The council appears reluctant to delegate budgets to schools; * the council has supported primaries better than secondaries; * the education department’s development plan concentrates too much on procedures and not enough on goals to be achieved; * of the six secondaries still under LEA control,the council has not done enough to improve the two least popular schools in central Halifax, leading parents to move out of the city in droves; * officers were “too ready” to respond to schools’ requests for help on an ad hoc basis; * the policy to integrate pupils with special needs in mainstream schools was not always backed up by practical support; * the LEA does not communicate its priorites with clarity.

The main report:

* the inspectors acknowledge that Calderdale is not a homogenous area and that pupils from ethnic minorities are concentrated in a small area. This degree of diversity complicates the task of those responsible for public services. They note that control of the council over the past two decades has fluctuated between Labour and a hung council. For a small authority it faces a complex set of difficulties compounded by frequent political vicissitudes; * in 80 per cent of primary schools standards were at least satisfactory, and they were good in a quarter to a third. Teaching was satisfactory in all but two schools.
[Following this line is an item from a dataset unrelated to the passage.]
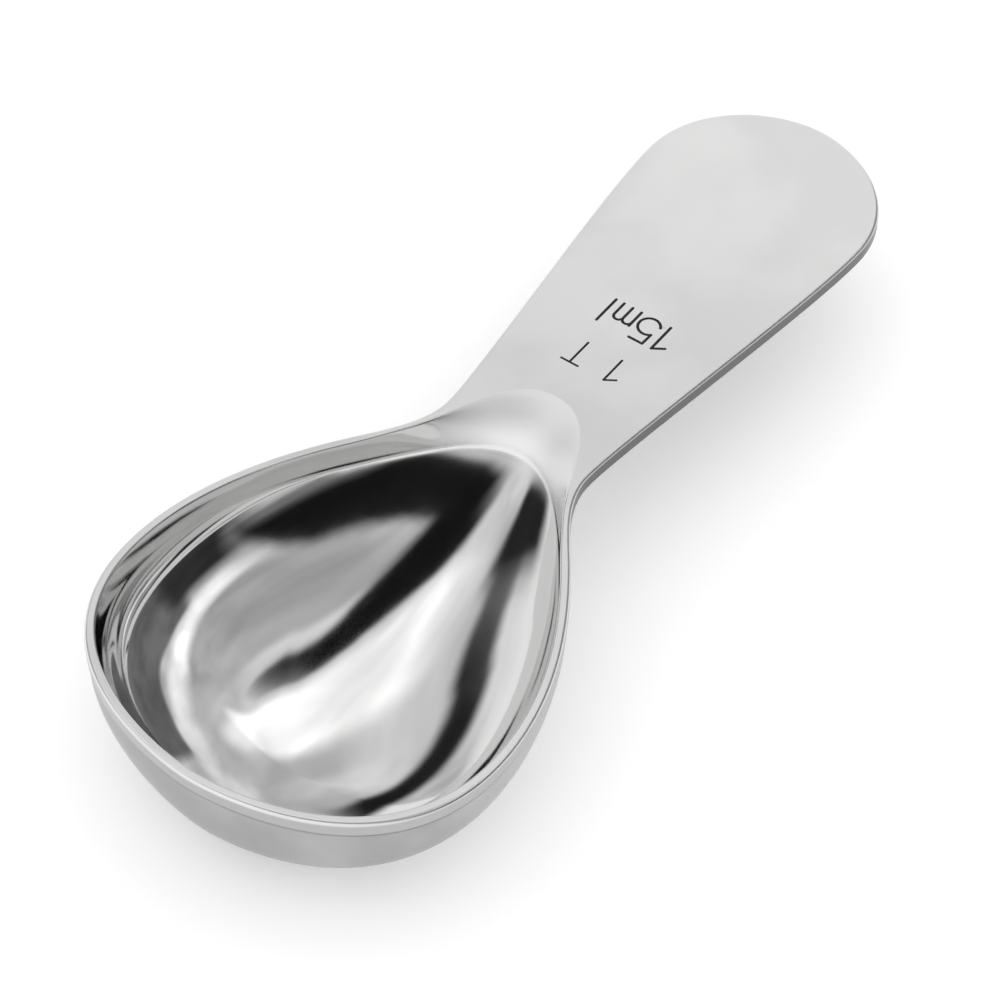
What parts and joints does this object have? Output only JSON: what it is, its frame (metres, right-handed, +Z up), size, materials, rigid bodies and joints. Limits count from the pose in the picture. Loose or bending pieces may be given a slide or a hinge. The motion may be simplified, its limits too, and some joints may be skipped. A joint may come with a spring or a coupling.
{
  "type": "measuring spoon",
  "caption": "Flat-handled steel measuring spoon with a pear-shaped bowl that ramps up to the neck, marked with its capacity on the handle.",
  "frame": {"origin": "on the flat underside of the bowl, in the middle plane, below the bowl's deepest point", "axes": "+X along the handle towards its end, +Z up out of the bowl's mouth, +Y to the left seen from the bowl's front"},
  "size_m": [0.1044, 0.0442, 0.0148],
  "materials": {
    "steel": "satin handle, polished bowl",
    "mark_fill": "matt dark fill"
  },
  "bodies": {
    "root": {"pressed_spoon": "steel", "tablespoon_mark_fill": "mark_fill", "millilitre_mark_fill": "mark_fill"}
  },
  "joints": []
}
Behaviour and discipline was good in six out of the seven schools where this was assessed;

* in secondaries, GCSE scores are below the national average - 77 per cent of a sample of 61 lessons was satifactory or better. “This leaves too large a proportion that is unsatisfactory”;

* all the special schools visited and the pupil referral unit were either satisfactory or improving;

* the council’s education development plan identifies useful objectives but lacks priorities;

* the respective roles of councillors and officers is not clearly defined. Reorganisation within the education department “in part explains why the professional leadership of the LEA has failed to offer any vision as to how standards can be raised”;

* LEA guidance to schools on discipline is sensible but “HMI could find little evidence that it had been implemented consistently”. Support for disruptive pupils in school is“fragmented into four different teams”;

* the LEA is commended for trying to ensure that the interests of individual excluded pupils are upheld, but “thought also has to be given to the context and the intake of the school and whether the school has access to support I to enable it to work with sometimes very challenging children”.